# Pig Growth Weight?



## RazrRebel (Apr 16, 2013)

Hey guys, I have two pigs already. These two were wormy and sickly when I got them. Anyway they were about 25 lbs. and said to be 9 weeks old. Long story short they are doing great. Had them about 2 months now. They look to be about 100 lbs. now. Well any way I'm thinking about buying a set of breeders. The guy I'm talking too has them for 60 each. He has a great reputation and sells a lot of pigs They are a Tamworth, Yorkshire cross. These are 6 weeks old. How much should they weigh at 6 weeks? Reason I'm asking is when I bought the other two I think their weight was low for their age. Just wondering about how big it should be when I get there tomorrow to pick one up.


----------



## highlands (Jul 18, 2004)

$60 is a great price even for feeder weaner piglets.

On ThePigSite.com they have a growth chart that says at six weeks to expect them to be about 27 lbs at six weeks.

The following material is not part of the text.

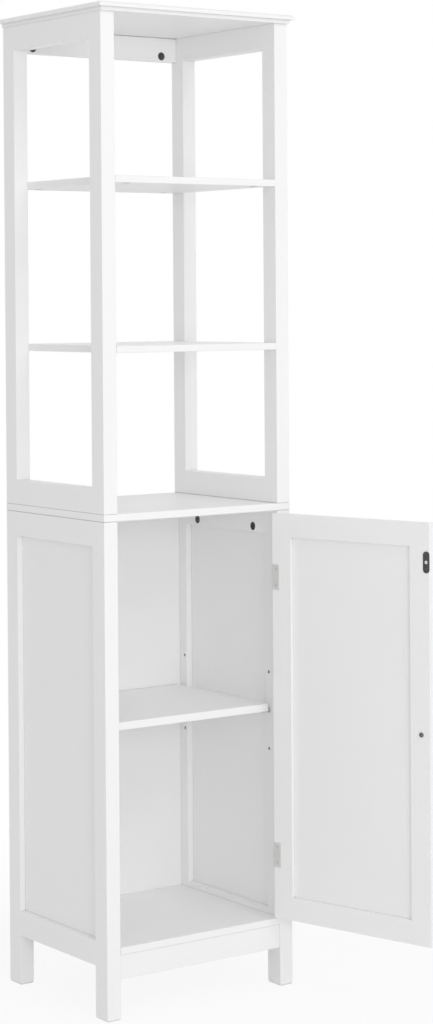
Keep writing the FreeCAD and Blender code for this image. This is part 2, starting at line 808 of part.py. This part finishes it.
def knob_screw():
    head_face = point(knob_x, door_back_y, knob_z)
    shank = rod(knob_screw_radius, head_face, -Y, door_thickness + knob_screw_in_knob)
    head = rod(knob_screw_head_radius, head_face, Y, knob_screw_head_length)
    head = head.makeFillet(knob_screw_head_length / 2, edges_at(head, y=door_back_y + knob_screw_head_length))
    slot_y = (door_back_y + knob_screw_head_length - slot_depth, door_back_y + knob_screw_head_length + EXTRA)
    reach = knob_screw_head_radius
    bars = [box((knob_x - reach, knob_x + reach), slot_y, (knob_z - slot_width / 2, knob_z + slot_width / 2)),
            box((knob_x - slot_width / 2, knob_x + slot_width / 2), slot_y, (knob_z - reach, knob_z + reach))]
    return head.cut(bars).fuse(shank).removeSplitter()


def door_knob():
    """A turned knob: foot, hollow neck and domed head, with the hole for its screw."""
    def at(radius, height):
        return point(radius, 0, height)

    rim_top = knob_rim_height + knob_rim_land
    dome_rise = knob_projection - rim_top
    dome_radius = (knob_radius ** 2 + dome_rise ** 2) / (2 * dome_rise)
    half_angle = math.asin(knob_radius / dome_radius) / 2
    dome_middle = at(dome_radius * math.sin(half_angle),
                     knob_projection - dome_radius * (1 - math.cos(half_angle)))
    tip = at(0, knob_projection)
    neck, rim = at(knob_neck_radius, knob_neck_height), at(knob_radius, knob_rim_height)
    foot_top = at(knob_foot_radius, knob_foot_land)
    bore_radius = knob_screw_radius + screw_clearance
    bore_end = knob_screw_in_knob + dowel_tip_gap
    outline = [
        Part.LineSegment(at(bore_radius, 0), at(knob_foot_radius, 0)),
        Part.LineSegment(at(knob_foot_radius, 0), foot_top),
        Part.Arc(foot_top, at(*knob_foot_hollow), neck),
        Part.Arc(neck, at(*knob_throat), rim),
        Part.LineSegment(rim, at(knob_radius, rim_top)),
        Part.Arc(at(knob_radius, rim_top), dome_middle, tip),
        Part.LineSegment(tip, at(0, bore_end)),
        Part.LineSegment(at(0, bore_end), at(bore_radius, bore_end)),
        Part.LineSegment(at(bore_radius, bore_end), at(bore_radius, 0)),
    ]
    profile = Part.Face(Part.Wire([curve.toShape() for curve in outline]))
    knob = profile.revolve(point(0, 0, 0), Z, 360)
    knob.Placement = FreeCAD.Placement(point(knob_x, door_front_y, knob_z), FreeCAD.Rotation(Z, -Y))
    return knob


def swung_open(shape):
    """Turns a piece of the door from shut to the angle at which the door stands."""
    turned = shape.copy()
    turned.rotate(point(hinge_axis_x, hinge_axis_y, 0), Z, door_open_angle)
    return turned


# ---- every piece under its own name ----
nodes = {"top_board": top_board(), "middle_board": middle_board()}

for side, side_name in SIDE_NAMES.items():
    for end, end_name in END_NAMES.items():
        nodes[f"upper_post_{end_name}_{side_name}"] = upper_post(side, end)
        nodes[f"leg_{end_name}_{side_name}"] = leg(side, end)
    nodes[f"upper_top_rail_{side_name}"] = upper_top_rail(side)
    nodes[f"upper_bottom_rail_{side_name}"] = upper_bottom_rail(side)
    nodes[f"lower_top_rail_{side_name}"] = lower_top_rail(side)
    nodes[f"lower_bottom_rail_{side_name}"] = lower_bottom_rail(side)
    nodes[f"side_panel_{side_name}"] = side_panel(side)

nodes["upper_rear_rail"] = upper_rear_rail()
nodes["open_shelf_lower"] = open_shelf(low_shelf_bottom)
nodes["open_shelf_upper"] = open_shelf(high_shelf_bottom)
nodes["inner_shelf"] = inner_shelf()
nodes["bottom_board"] = bottom_board()
nodes["front_apron"] = front_apron()
nodes["back_panel"] = back_panel()
nodes["shelf_pins"] = group([shelf_pin(side, end) for side in (LEFT, RIGHT) for end in (FRONT, REAR)])

for name, cams in (("rear_rail", rear_cams), ("middle", middle_cams),
                   ("open_shelf", all_shelf_cams), ("bottom_board", bottom_cams)):
    nodes[f"{name}_cam_locks"] = group([cam.cam for cam in cams])
    nodes[f"{name}_cam_bolts"] = group([cam.bolt for cam in cams])

all_side_dowels = [dowel for dowels in side_dowels.values() for dowel in dowels]
for name, dowels in (("side_frame", all_side_dowels), ("top", top_dowels), ("middle", middle_dowels),
                     ("rear_rail", rear_rail_dowels), ("apron", apron_dowels)):
    nodes[f"{name}_dowels"] = group([dowel.solid for dowel in dowels])

post_leaves = [post_leaf(middle).cut([screw.hole for screw in post_screws]) for middle in hinge_heights]
nodes["hinge_post_leaves"] = group(post_leaves)
nodes["hinge_pins"] = group([hinge_pin(middle) for middle in hinge_heights])
nodes["hinge_post_screws"] = group([screw.solid for screw in post_screws])
nodes["catch_housing"] = catch_housing()
nodes["catch_magnet"] = catch_magnet()
nodes["catch_pole_plates"] = pole_plates()
nodes["catch_screws"] = group([screw.solid for screw in catch_screws])

door_leaves = [door_leaf(middle).cut([screw.hole for screw in door_screws]) for middle in hinge_heights]
door_nodes = {
    "door_hinge_stile": door_stile(door_hinge_x, -1),
    "door_free_stile": door_stile(door_free_x, 1),
    "door_top_rail": door_rail(door_top, -1),
    "door_bottom_rail": door_rail(door_bottom, 1),
    "door_panel": door_panel(),
    "door_knob": door_knob(),
    "door_knob_screw": knob_screw(),
    "hinge_door_leaves": group(door_leaves),
    "hinge_door_screws": group([screw.solid for screw in door_screws]),
    "strike_plate": strike_plate(),
    "strike_screw": strike_screw.solid,
}
for name, shape in door_nodes.items():
    nodes[name] = swung_open(shape)

os.makedirs("parts", exist_ok=True)
for name, shape in nodes.items():
    shape.exportStep(f"parts/{name}.step")
    print(f"{name}: {len(shape.Solids)} solids, {shape.Volume / 1000:.2f} cm3, valid {shape.isValid()}")
print(f"{len(nodes)} nodes")
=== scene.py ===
import json
import math

import bpy
from mathutils import Matrix, Vector

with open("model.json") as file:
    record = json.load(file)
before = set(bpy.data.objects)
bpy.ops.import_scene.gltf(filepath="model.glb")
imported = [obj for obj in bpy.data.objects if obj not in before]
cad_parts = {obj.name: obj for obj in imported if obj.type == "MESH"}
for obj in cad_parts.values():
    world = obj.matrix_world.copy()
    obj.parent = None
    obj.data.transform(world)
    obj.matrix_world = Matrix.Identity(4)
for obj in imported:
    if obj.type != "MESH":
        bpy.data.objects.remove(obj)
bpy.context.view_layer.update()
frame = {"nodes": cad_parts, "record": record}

MM = 0.001


# ---- materials ----
class Nodes:
    """A material under construction, with its shader and a few shorthands."""

    # where the Mix node keeps its colour sockets, which share their names with its other sockets
    MIX_SHARE, MIX_FIRST, MIX_SECOND, MIX_RESULT = 0, 6, 7, 2

    def __init__(self, name):
        self.material = bpy.data.materials.new(name)
        self.material.use_nodes = True
        self.tree = self.material.node_tree
        self.shader = self.tree.nodes["Principled BSDF"]
        self.place = self.add("ShaderNodeTexCoord").outputs["Object"]

    def add(self, kind, **values):
        node = self.tree.nodes.new(kind)
        for key, value in values.items():
            setattr(node, key, value)
        return node

    def link(self, source, target):
        self.tree.links.new(source, target)

    def stretched(self, stretch):
        mapping = self.add("ShaderNodeMapping")
        mapping.inputs["Scale"].default_value = stretch
        self.link(self.place, mapping.inputs["Vector"])
        return mapping.outputs["Vector"]

    def noise(self, scale, detail=2.0, rough=0.5, stretch=None):
        noise = self.add("ShaderNodeTexNoise")
        noise.inputs["Scale"].default_value = scale
        noise.inputs["Detail"].default_value = detail
        noise.inputs["Roughness"].default_value = rough
        self.link(self.stretched(stretch) if stretch else self.place, noise.inputs["Vector"])
        return noise.outputs["Fac"]

    def ranged(self, value, low, high, start=0.3, stop=0.7):
        """Gives low at start and high at stop. Noise mostly lies between the default start and stop."""
        span = self.add("ShaderNodeMapRange")
        span.inputs["From Min"].default_value = start
        span.inputs["From Max"].default_value = stop
        span.inputs["To Min"].default_value = low
        span.inputs["To Max"].default_value = high
        self.link(value, span.inputs["Value"])
        return span.outputs["Result"]

    def colours(self, value, *stops):
        """Blends between the stops, each a position and a colour."""
        ramp = self.add("ShaderNodeValToRGB")
        elements = ramp.color_ramp.elements
        while len(elements) < len(stops):
            elements.new(0.5)
        for element, (position, colour) in zip(elements, stops):
            element.position = position
            element.color = (*colour, 1.0)
        self.link(value, ramp.inputs["Fac"])
        return ramp.outputs["Color"]

    def bump(self, value, distance, under=None):
        bump = self.add("ShaderNodeBump")
        bump.inputs["Distance"].default_value = distance
        self.link(value, bump.inputs["Height"])
        if under is not None:
            self.link(under, bump.inputs["Normal"])
        return bump.outputs["Normal"]

    def openness(self, reach, only_local=True):
        """1 in the open and 0 where surfaces within reach close in; only_local counts its own object's."""
        occlusion = self.add("ShaderNodeAmbientOcclusion", samples=6, only_local=only_local)
        occlusion.inputs["Distance"].default_value = reach
        return occlusion.outputs["AO"]

    def mixed(self, share, first, second):
        """A share of 0 gives the first colour and 1 the second; the second may be a plain colour."""
        mix = self.add("ShaderNodeMix", data_type="RGBA")
        self.link(share, mix.inputs[self.MIX_SHARE])
        self.link(first, mix.inputs[self.MIX_FIRST])
        if isinstance(second, tuple):
            mix.inputs[self.MIX_SECOND].default_value = (*second, 1.0)
        else:
            self.link(second, mix.inputs[self.MIX_SECOND])
        return mix.outputs[self.MIX_RESULT]

    def finish(self, colour, roughness, normal, metallic=0.0):
        for name, source in (("Base Color", colour), ("Roughness", roughness), ("Normal", normal)):
            self.link(source, self.shader.inputs[name])
        self.shader.inputs["Metallic"].default_value = metallic
        return self.material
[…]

That weight will depend on the breed, the line, the season (colder weather slows growth), how big the litter was, how much milk the sow was producing and how much supplemental feed the piglets got as well as if they were dewormed or not if parasites are at issue.

See:

http://www.thepigsite.com/stockstds/17/growth-rate

http://www.thepigsite.com/pighealth/article/307/efficient-production

Cheers,

-Walter Jeffries
Sugar Mountain Farm
Pastured Pigs, Sheep & Kids
in the mountains of Vermont
http://SugarMtnFarm.com/


----------



## RazrRebel (Apr 16, 2013)

Thanks Walter!


----------



## highlands (Jul 18, 2004)

There is a nifty little book "Garth Pig Stockmanship Standards" that is filled with charts on just this sort of thing. I have the paper copy but it is also online at:

http://www.thepigsite.com/stockstds/1/pig-stockmanship-standards

Lots of good info for this topic.


----------